Tome Scientific Building Room 212
Professor Hamilton-Drager's research focuses mainly on young stars in the process of forming. She has examined the rotation rates of stars in clusters of different ages to trace the evolution of angular momentum. Stars naturally spin up as they contract while forming (like the ice skater who pulls in her arms). However, some stars are observed to spin fast (P < 2 days), while some spin slowly (3 < P < 14 days). Her research is exploring the interaction of the star's magnetic field and its circumstellar disk, or the material out of which planets will eventually form. Looking at stars in clusters of varying ages (1, 3, 5, 10 million years) allows one to assess exactly how long it takes for stars spin up and thereby infers a possible length of time associated with planet formation. As the disks dissipate, due to planet formation or other factors (high energy winds from nearby hot stars), the stars are freed and allowed to spin up. Professor Hamilton-Drager is probably best known for her pioneering work on the young stellar system known as KH 15D. The KH 15D system is a binary system surrounded by a circumbinary ring. Its light output has been evolving since ~1960 as a result of the gradual precession of the ring in front of the orbit of the binary. The ring acts as a natural coronagraph and provides us with information about the close environment of one of the stars. Her spectral observations show that star A's magnetosphere varies with time, sometimes compact (~1 stellar radius), while at other times, substantially larger (~2 stellar radii or more). There is also evidence for enhanced accretion following periastron passage (generally larger flux values during egress than ingress) as predicted by the models of gas flow from a circumbinary disk through a gap to the binary.
ASTR 306 Observational Techniques
Cross-listed with PHYS 306-01.This course has been designed to give students an introduction to current observational techniques used to study variable stars. Students will make observations with the Dickinson College 24-inch telescope and then analyze those data using multiple techniques. An introduction to IRAF, AstroImageJ, and Python will provide the students with the tools needed to complete their analysis.
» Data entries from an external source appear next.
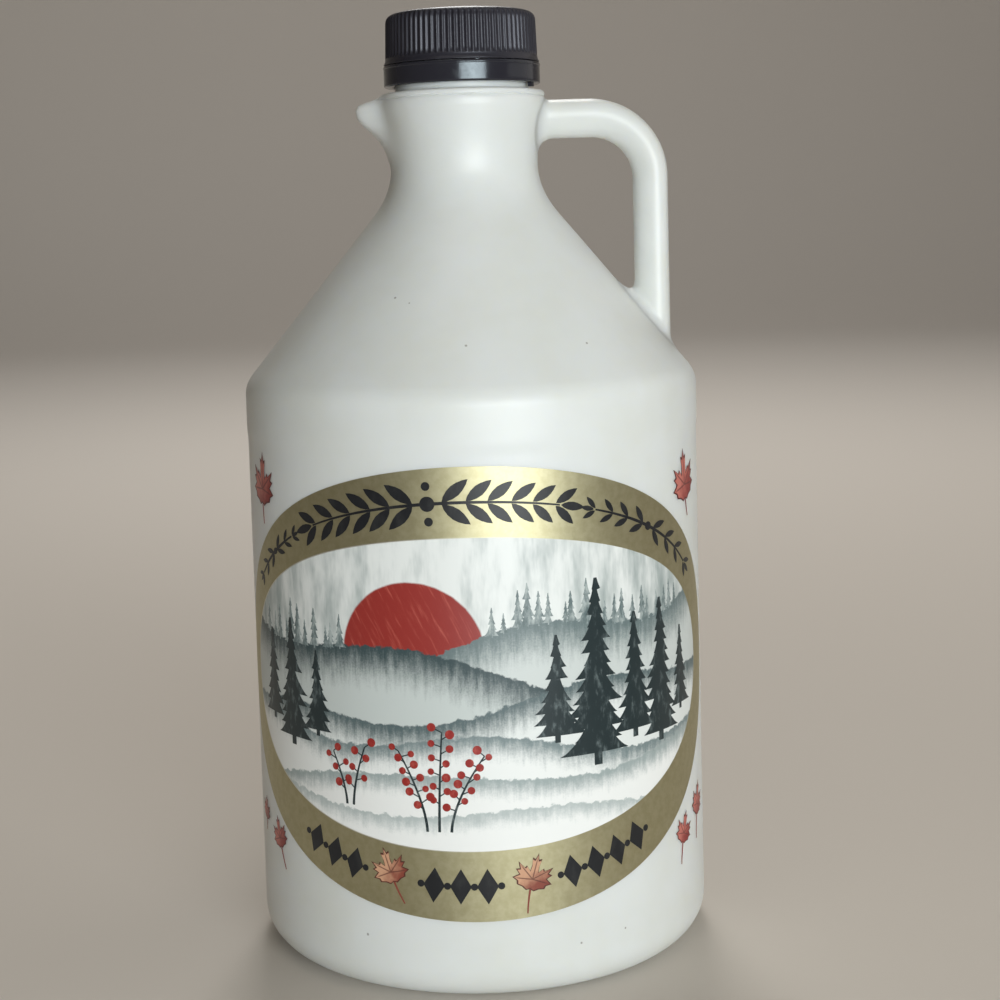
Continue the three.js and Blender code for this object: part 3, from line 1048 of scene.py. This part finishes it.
@dataclass
class Artwork(Stock):
    """Flat print laid on the jug's wall: x is the arc from the front, z the height, in millimetres.

    Every patch is a thin closed slab, and its lift is the height of its top face over the wall.
    """

    radius: float = 60.45

    def lay(self, flat: Points, lift: float) -> Points:
        """Points of the wall: angle = x / radius, at the radius plus the lift, in metres."""
        angle = flat[:, 0] / self.radius
        out = self.radius + lift
        return points_of(out * np.sin(angle), -out * np.cos(angle), flat[:, 1]) * MM

    def slab(
        self, flat: Points, faces: Faces, rim: np.ndarray, lift: float, deep: float = INK_DEEP,
        **more: np.ndarray,
    ) -> None:
        """Adds a thin closed slab.

        Args:
            flat: its flat points.
            faces: its top faces, turning anticlockwise in the flat artwork.
            rim: point numbers round its edge, anticlockwise.
            lift: height of the top face over the wall.
            deep: how thick it is.
            more: further UV values of each point.
        """
        count = len(flat)
        points = np.concatenate([self.lay(flat, lift), self.lay(flat, lift - deep)])
        after = np.roll(rim, -1)
        edge = np.stack([rim, rim + count, after + count, after], 1)
        sheets = {name: np.tile(values, (2, 1)) for name, values in {"Sheet": flat / SHEET, **more}.items()}
        self.add(points, [faces, faces[:, ::-1] + count, edge], **sheets)

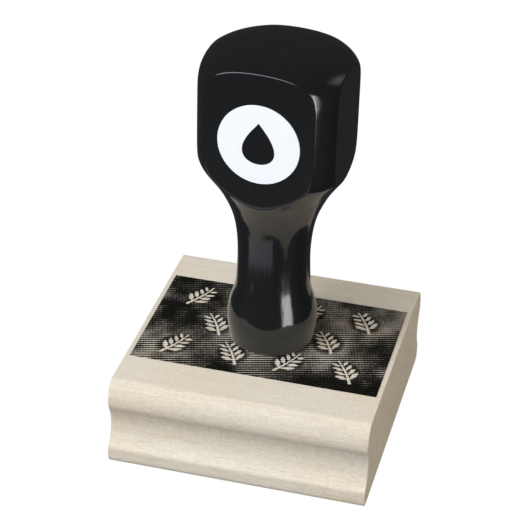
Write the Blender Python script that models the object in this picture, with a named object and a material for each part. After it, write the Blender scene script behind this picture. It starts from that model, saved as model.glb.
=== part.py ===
"""A wooden rubber stamp: turned handle, moulded hardwood mount, foam cushion and rubber die.

Metres, +Z up. The origin is the centre of the die's printing face. X runs along the mount's grain,
and the handle's label faces -Y. Run with: blender --background --python part.py
"""
import math

import bmesh
import bpy

MM = 0.001

# Mount block
BLOCK_WIDTH = 63.5 * MM              # along the grain, between the two sawn ends
BLOCK_HEIGHT = 22.5 * MM
COVE_RADIUS = 8.6 * MM               # of the round finger cove along each side
COVE_HEIGHT = 10.56 * MM             # where the cove is deepest
COVE_DEPTH = 30.5 * MM               # half depth of the block there
NOSE_DEPTH = 32.4 * MM               # half depth of the block at its bullnose
NOSE_RADIUS = 3.5 * MM
FOOT_DEPTH = 33.1 * MM               # half depth of the block at its foot
FOOT_EDGE = 1.1 * MM                 # radius between the foot and the cove
FOOT_ROUND = 1.8 * MM                # radius between the foot and the underside

# Stack under the block
DIE_WIDTH = 58.4 * MM
DIE_DEPTH = 36.6 * MM
RELIEF = 0.9 * MM                    # height of the raised printing face over the die's sheet
DIE_SHEET = 1.4 * MM
ADHESIVE = 0.1 * MM
FOAM = 3.2 * MM
FACE_GAP = 0.05 * MM                 # between two flat faces that rest on each other
FIT_GAP = 0.3 * MM                   # between two round faces
PRINT_MARGIN = 0.6 * MM              # from the die's edge to the first raised rubber
ROOT = 0.4 * MM                      # how far raised rubber reaches into the sheet

# Printed pattern: leafy sprigs in staggered rows, left bare in an inked ground
SPRIG_ROWS, SPRIG_COLUMNS = 3, 4     # every second row has one sprig less
SPRIG_PITCH = (14.2 * MM, 11.2 * MM)  # between sprigs along a row, and between rows
SPRIG_LENGTH = 9.6 * MM
SPRIG_LEAN = math.radians(28)        # off upright, to the left and to the right in turn
STEM_WIDTHS = (0.36 * MM, 0.2 * MM)  # half widths at the foot and at the tip
LEAF_PAIRS = 4
LEAF_FIRST, LEAF_STEP = 0.14, 0.2    # places of the leaf pairs, as shares of the stem
LEAF_TURN = math.radians(48)         # between the stem and a leaf
LEAF_LENGTH = 1.6 * MM               # half lengths and half widths of the leaves
LEAF_WIDTH = 0.55 * MM
LEAF_TAPER = 0.12                    # how much shorter each pair is than the one before it
LEAF_GAP = 0.75 * MM                 # from the stem's middle to a leaf's root
LEAF_SIDES = 6

# Index film on top of the block
FILM_WIDTH = 61.0 * MM
FILM_DEPTH = 38.2 * MM
FILM = 0.12 * MM

# Handle: (height, radius) stations of the turned outline below the crown
HANDLE_OUTLINE = [(0.0, 10.1), (1.6, 10.5), (6.2, 11.0), (10.0, 10.6), (14.0, 9.35), (18.5, 8.95),
                  (25.0, 8.8), (30.5, 9.25), (35.0, 10.2), (39.0, 11.8), (42.7, 13.75), (46.2, 16.2),
                  (49.3, 18.4), (52.5, 18.9), (58.0, 19.0), (65.5, 19.0)]
CROWN_RADIUS = 19.0 * MM
CROWN_START = 65.5 * MM
CROWN_HEIGHT = 12.3 * MM
CROWN_POWERS = (3.7, 4.6)            # exponents of the crown's squared-off curve
FRONT_FLAT = 13.8 * MM               # the axis to the front and back flats
SIDE_FLAT = 16.8 * MM                # the axis to the two side flats
HANDLE_TWIST = math.radians(-4.5)    # where the handle stops when it is screwed tight
LABEL_RADIUS = 9.85 * MM
LABEL_SIDES = 56
LABEL = 0.2 * MM
LABEL_HEIGHT = 59.5 * MM             # the label's centre above the handle's foot

# Fastening
SHANK_RADIUS = 2.5 * MM
SCREW_LENGTH = 35.0 * MM
HEAD_RADIUS = 4.8 * MM
HEAD_HEIGHT = 2.7 * MM
HEAD_RIM = 0.3 * MM                  # the straight edge of the countersunk head
HEAD_SINK = 0.4 * MM                 # the head's face below the block's underside
TIP_BEVEL = (0.8 * MM, 1.0 * MM)     # across and along the shank
RECESS_ARM = 0.45 * MM               # half width of the cross recess
RECESS_REACH = 2.4 * MM
RECESS_DEPTH = 1.6 * MM
INSERT_RADIUS = 4.0 * MM
INSERT_LENGTH = 13.0 * MM
INSERT_SINK = 0.2 * MM               # the insert's mouth above the handle's foot
COLLAR = 1.0 * MM                    # length of the insert's plain end collars
WAIST = 0.4 * MM                     # depth and slope of the waist between them
BORE_DEPTH = 16.0 * MM
ROUND_STEPS = 32                     # segments of the small turned pieces
SHARP_EDGE = math.radians(32)        # edges that turn more than this stay sharp
OVERSHOOT = 1.0 * MM                 # how far a cutter reaches past the face it opens

# Heights of the stack, from the printing face up
DIE_TOP = RELIEF + DIE_SHEET
LOWER_ADHESIVE_Z = DIE_TOP + FACE_GAP
FOAM_Z = LOWER_ADHESIVE_Z + ADHESIVE + FACE_GAP
UPPER_ADHESIVE_Z = FOAM_Z + FOAM + FACE_GAP
BLOCK_Z = UPPER_ADHESIVE_Z + ADHESIVE + FACE_GAP
BLOCK_TOP = BLOCK_Z + BLOCK_HEIGHT
FILM_Z = BLOCK_TOP + FACE_GAP
HANDLE_Z = FILM_Z + FILM + FACE_GAP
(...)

Other topics may include astronomical spectroscopy, spectral classification, and spectrometer design.
PHYS 306 Observational Techniques
Cross-listed with ASTR 306-01.This course has been designed to give students an introduction to current observational techniques used to study variable stars. Students will make observations with the Dickinson College 24-inch telescope and then analyze those data using multiple techniques. An introduction to IRAF, AstroImageJ, and Python will provide the students with the tools needed to complete their analysis. Other topics may include astronomical spectroscopy, spectral classification, and spectrometer design.
PHYS 392 Junior Seminar
This course revolves around student reports and discussions on several topics in contemporary physics. Emphasis is on the development of bibliographic skill, seminar presentation and report writing techniques as well as increasing the breadth and depth of the student's knowledge of recent research. Preparation for senior research and life after Dickinson will also be topics of discussion. Prerequisite: Physics major junior status. One-half course credit.
PHYS 132 Introductory Physics
An introduction to basic physics topics using the workshop method. This method combines inquiry-based cooperative learning with the comprehensive use of computer tools for data acquisition, data analysis and mathematical modeling. Topics in thermodynamics, electricity, electronics and magnetism are covered. Additional topics in chaos or nuclear radiation are introduced. Basic calculus concepts are used throughout the course. Recommended for physical science, mathematics, and pre-engineering students and for biology majors preparing for graduate study. Three two-hour sessions per week. (Students enrolled in Physics 132 who have completed Mathematics 170 are encouraged to continue their mathematics preparation while taking physics by enrolling in Mathematics 171.) Because of the similarity in course content, students will not receive graduation credit for both 132 and 142. Prerequisite: 131 and completion of, or concurrent enrollment in MATH 170.